You might be thinking about disabling Gateway Route Propagation in the NVA’s NIC, but then the route back to on-premises (either the whole 172.16.0.0/16 or the CPE’s IP address if using an overlay from onprem) would be gone. If the connectivity to on-premises is done via S2S VPN, you could restablish that communication with an UDR of next-hop VNG, but if it is ExpressRoute, you are out of luck (UDRs with next-hop VNG do not work for ExpressRoute gateways).
Your next thought might be overriding that 10.2.2.0/24 with an UDR, and this would indeed be a valid solution. You would require an internal Load Balancer in front of each NVA to provide redundancy (assuming you have at least two NVAs in each region), plus you would have to potentially overwrite quite some routes.
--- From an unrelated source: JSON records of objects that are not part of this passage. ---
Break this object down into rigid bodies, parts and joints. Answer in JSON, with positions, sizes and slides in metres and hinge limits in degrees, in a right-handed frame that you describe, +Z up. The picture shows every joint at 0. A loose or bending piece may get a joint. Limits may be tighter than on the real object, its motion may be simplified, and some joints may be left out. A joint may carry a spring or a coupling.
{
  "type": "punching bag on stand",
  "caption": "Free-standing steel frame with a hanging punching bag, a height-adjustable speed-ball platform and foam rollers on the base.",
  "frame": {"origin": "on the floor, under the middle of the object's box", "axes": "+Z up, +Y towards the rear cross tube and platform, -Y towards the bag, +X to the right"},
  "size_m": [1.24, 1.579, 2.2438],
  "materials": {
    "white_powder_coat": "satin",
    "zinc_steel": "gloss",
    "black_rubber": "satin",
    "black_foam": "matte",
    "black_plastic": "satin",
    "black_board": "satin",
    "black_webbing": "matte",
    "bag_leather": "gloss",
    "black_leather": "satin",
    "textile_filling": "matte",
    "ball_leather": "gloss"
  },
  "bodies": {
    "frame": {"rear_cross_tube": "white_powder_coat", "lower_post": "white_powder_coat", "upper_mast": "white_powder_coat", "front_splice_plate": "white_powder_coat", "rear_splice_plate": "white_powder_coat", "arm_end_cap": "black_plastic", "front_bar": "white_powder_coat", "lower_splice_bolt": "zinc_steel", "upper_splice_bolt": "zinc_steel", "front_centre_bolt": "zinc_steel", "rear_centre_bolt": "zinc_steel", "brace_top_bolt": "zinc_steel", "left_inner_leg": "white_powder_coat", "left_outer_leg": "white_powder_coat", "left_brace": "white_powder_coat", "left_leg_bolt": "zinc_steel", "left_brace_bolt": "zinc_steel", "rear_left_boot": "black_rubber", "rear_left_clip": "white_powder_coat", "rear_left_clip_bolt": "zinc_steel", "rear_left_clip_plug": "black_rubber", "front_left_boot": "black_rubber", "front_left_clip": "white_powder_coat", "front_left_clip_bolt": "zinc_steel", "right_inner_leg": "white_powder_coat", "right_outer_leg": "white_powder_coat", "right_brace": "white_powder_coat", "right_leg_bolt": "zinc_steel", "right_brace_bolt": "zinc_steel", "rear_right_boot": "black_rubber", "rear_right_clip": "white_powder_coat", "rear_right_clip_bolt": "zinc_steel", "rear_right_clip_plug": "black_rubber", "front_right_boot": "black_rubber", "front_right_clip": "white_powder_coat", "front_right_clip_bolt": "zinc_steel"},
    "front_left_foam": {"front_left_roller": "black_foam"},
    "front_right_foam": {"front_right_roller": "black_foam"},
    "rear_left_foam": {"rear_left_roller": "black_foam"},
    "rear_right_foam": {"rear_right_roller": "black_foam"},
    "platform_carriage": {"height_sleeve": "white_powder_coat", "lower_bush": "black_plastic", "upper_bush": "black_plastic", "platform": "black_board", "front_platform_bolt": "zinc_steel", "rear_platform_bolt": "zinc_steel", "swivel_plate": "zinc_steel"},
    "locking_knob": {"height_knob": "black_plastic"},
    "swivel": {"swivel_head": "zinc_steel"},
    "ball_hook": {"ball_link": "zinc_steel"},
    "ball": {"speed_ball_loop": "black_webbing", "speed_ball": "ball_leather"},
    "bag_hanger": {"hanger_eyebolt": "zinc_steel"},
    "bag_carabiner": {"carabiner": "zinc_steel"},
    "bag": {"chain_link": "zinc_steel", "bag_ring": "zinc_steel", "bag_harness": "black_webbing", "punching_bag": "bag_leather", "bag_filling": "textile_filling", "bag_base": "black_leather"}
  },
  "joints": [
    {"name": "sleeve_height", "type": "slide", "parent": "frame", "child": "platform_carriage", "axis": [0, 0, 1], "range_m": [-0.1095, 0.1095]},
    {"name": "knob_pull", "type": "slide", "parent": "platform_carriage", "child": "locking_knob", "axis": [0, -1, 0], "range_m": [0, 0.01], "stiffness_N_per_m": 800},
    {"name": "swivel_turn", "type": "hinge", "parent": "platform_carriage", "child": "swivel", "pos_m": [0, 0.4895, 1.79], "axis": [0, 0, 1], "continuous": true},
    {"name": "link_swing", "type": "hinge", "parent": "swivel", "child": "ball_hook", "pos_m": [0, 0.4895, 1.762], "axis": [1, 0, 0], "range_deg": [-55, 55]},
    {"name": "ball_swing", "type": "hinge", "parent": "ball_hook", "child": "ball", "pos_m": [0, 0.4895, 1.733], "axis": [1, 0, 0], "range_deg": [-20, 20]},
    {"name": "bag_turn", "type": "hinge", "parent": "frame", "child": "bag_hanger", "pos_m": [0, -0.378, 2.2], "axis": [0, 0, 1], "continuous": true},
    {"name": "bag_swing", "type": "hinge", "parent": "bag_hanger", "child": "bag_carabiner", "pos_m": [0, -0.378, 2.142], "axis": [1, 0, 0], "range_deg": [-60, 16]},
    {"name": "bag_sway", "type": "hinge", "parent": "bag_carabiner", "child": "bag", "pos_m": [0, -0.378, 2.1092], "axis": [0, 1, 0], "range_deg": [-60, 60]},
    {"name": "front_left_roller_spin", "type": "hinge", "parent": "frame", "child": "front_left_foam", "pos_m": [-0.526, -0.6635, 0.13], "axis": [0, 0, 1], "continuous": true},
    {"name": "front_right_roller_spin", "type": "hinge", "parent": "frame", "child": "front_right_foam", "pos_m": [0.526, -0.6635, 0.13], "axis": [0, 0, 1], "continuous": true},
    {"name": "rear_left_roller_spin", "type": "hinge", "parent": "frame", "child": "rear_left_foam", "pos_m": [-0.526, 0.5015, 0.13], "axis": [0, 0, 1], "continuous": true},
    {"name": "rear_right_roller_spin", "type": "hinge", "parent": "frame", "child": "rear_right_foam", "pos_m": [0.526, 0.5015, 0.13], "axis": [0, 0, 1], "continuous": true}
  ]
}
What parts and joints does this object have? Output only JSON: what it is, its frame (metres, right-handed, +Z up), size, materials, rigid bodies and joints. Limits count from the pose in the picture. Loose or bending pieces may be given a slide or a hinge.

Depending on the complexity of your scenario, this might or might not be an option.
Overlay between regions
So we end up in a similar solution: creating an overlay between the NVAs in each region, using encapsulation protocols such as IPsec or VXLAN, you can escape this problem, as this diagram shows:
As you can see, the NVAs are sending all egress traffic to on-premises or to other regions via an overlay using encapsulation protocols such as IPsec or VXLAN (hence the routes inside of the NVA using its tunnel interfaces,
tun1 in this example), so the routes injected by the Azure Route Server are not a problem. Internet traffic is an exemption, but this one can be easily overwritten with a single UDR.
Overlay or UDRs?
In this article I have focused on the overlay option, but in others (for example in Multi-region design with ARS and no overlay) I have explored in depth what the solution with User Defined Routes would look like. All in all, I think the overlay solution is much more flexible and dynamic, although it is true that it requires some extra functionality from the NVA and it raises some questions such as fragmentation and MTU or potential bandwidth limitations of IPsec.
What are your thoughts? Which option do you see better for your environment? Thanks for reading!